For each idea you have chosen you should create an experiment document that includes the following:
- Objective – what objective and/or key results is this idea attempting to influence?
- Hypothesis – what impact do you expect the idea will have on the above objective and/or key result?
- Measurables – what will be the key performance indicators of this idea? These should be simple measurable metrics Eg. Click through rate, bounce rate, session duration.
- Timeframe – how long will you run the experiment for? Don’t be tempted to make this too short. Some experiments can take a while to bear fruit. Generally, we recommend running them for at least 30 days.
- Experiment owner – who is responsible for managing the implementation of the experiment and gathering results?

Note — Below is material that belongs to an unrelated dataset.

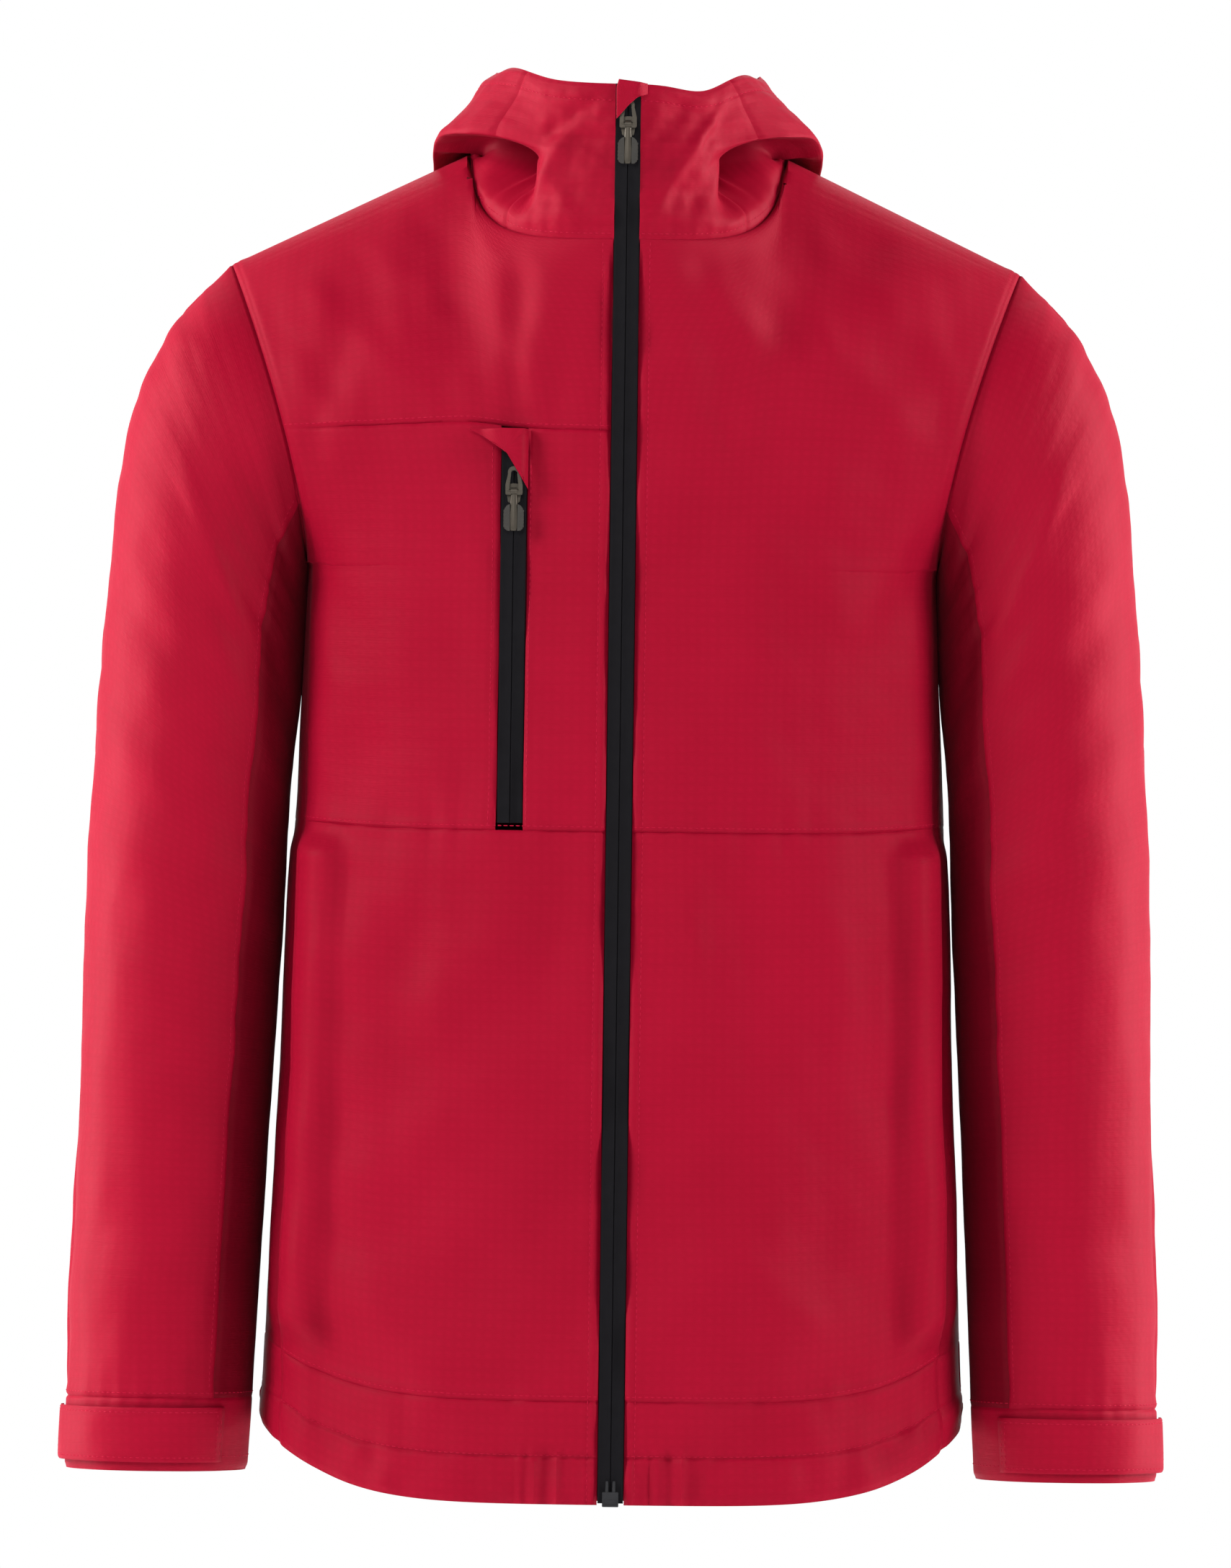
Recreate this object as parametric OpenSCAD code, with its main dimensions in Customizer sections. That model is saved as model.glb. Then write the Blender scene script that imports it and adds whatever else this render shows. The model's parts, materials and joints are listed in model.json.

- Results – create a table where you will enter results. These should be pre-populated with what the measurables currently are, so you can easily track improvements or regressions. Watch out for false negatives in your campaigns – we see this time and time again and it can wreck havoc on your results.
6- Run the experiment & analyse results
Now you’re ready to deploy your experiment and gather data.
In analysing the results you need to consider the following:
- What was the impact of the experiment? Did you achieve the expected results?
- Why did the experiment have the results it did?
- How accurate were your predictions? Not just in terms of results – did you correctly estimate the business resources required to run the experiment?
All of this should be recorded in your master ideas document and in each experiment document.
7- Refine the process
Now it’s time to look again at the process itself.
How well do you think you did through each stage of the growth marketing framework? What went wrong and what went right? How can you make improvements that will ensure future experiments have a greater chance of success and a greater impact?
Once you’ve been through this process you’ll be armed with a set of documents and protocols. These make up your growth framework. Over time, as you run through the process again and again, it will become more efficient and more refined, and as a result you’ll see more success out of your growth experiments.